Por mim, ouvi aquilo e foi como se uma outra luz iluminasse o estúdio e viesse revelar novas e mais marcadas cores. Até então, estávamos todos ali, eles a falarem, nós a ouvirmos, uns e outros a discorrermos quase academicamente acerca das origens de uni género musical. E, de súbito, aquela alusão de Vitorino vinha apontar, exibir, as raízes dramáticas de um quotidiano de onde emergia a música, sem dúvida, mas também a difícil sobrevivência sempre paredes meias com a angústia, por vezes desembocando no desespero do suicídio. É certo que já víramos grupos corais com aquela cerrada formação humana que é como um quadrado a resistir contra tudo no decurso de um combate que é invisível, mas está «lá». Desta vez, porém, era a palavra explícita, o cumprimento de um dever que era homenagem a anónimas tragédias, a seculares suores nunca pagos. E era, pareceu-me, «Portugal Português» a completar-se com a dimensão que quase sempre lhe falta.

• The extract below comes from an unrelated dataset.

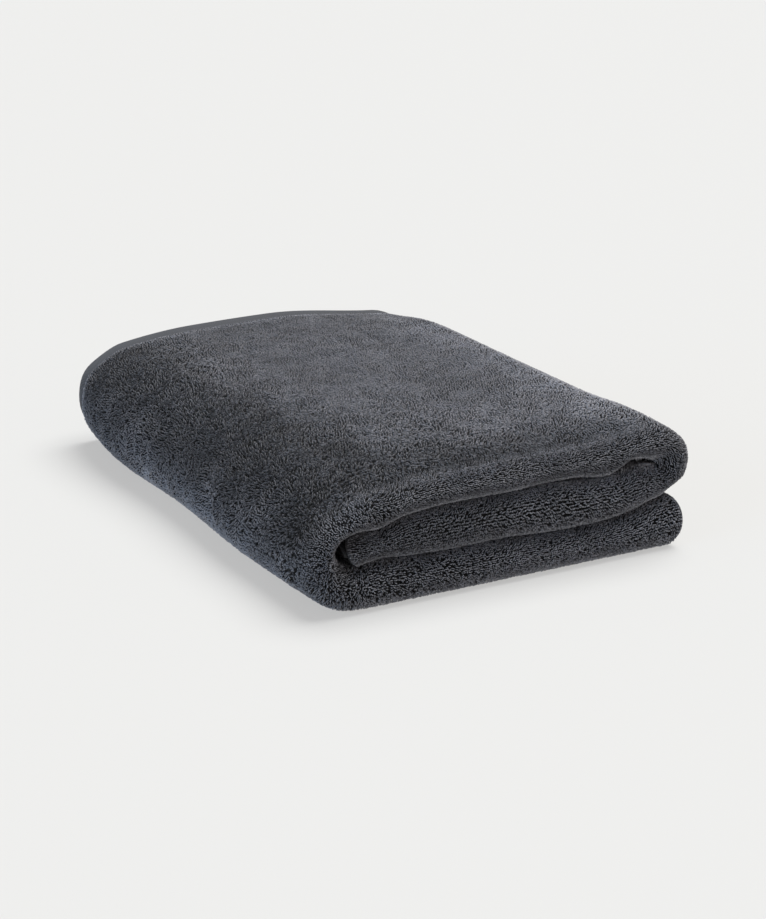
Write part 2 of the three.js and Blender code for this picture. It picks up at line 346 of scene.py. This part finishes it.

Depois disto, a conversa veio a encaminhar-se para outras zonas que nem sempre se ativeram aos aspectos estritamente musicais, e ainda bem, até porque, como se saberá, nada na música é «estritamente musical», por muito que o pareça. Tratou-se, designadamente, de perscrutar o futuro e de avaliar as dificuldades de sobrevivência do cante alentejano. Já tinha sido dito que começam a ser raros, nos grupos corais, os elementos com menos de sessenta anos e que, por consequência, é preciso motivar os jovens para que recebam um património que não pode perder-se. Falou-se então do papel que cabe ao Estado na preservação dessa herança e, de caminho, no alheamento do poder central em relação ao Alentejo. Foi ainda Vitorino quem aludiu a isso; Francisco Máximo não pareceu entender, Francisco Torrão não interveio nesse momento. Mas ninguém tinha lembrado que, no Alentejo de hoje, talvez milhares de jovens tenham outras preocupações: por exemplo, a de partirem para lugares onde não lhes seja negado o direito ao trabalho. E também ninguém lembrou que quando contra uma região são disparadas saraivadas de anedotas pode não ficar muito espaço para cuidados ministeriais.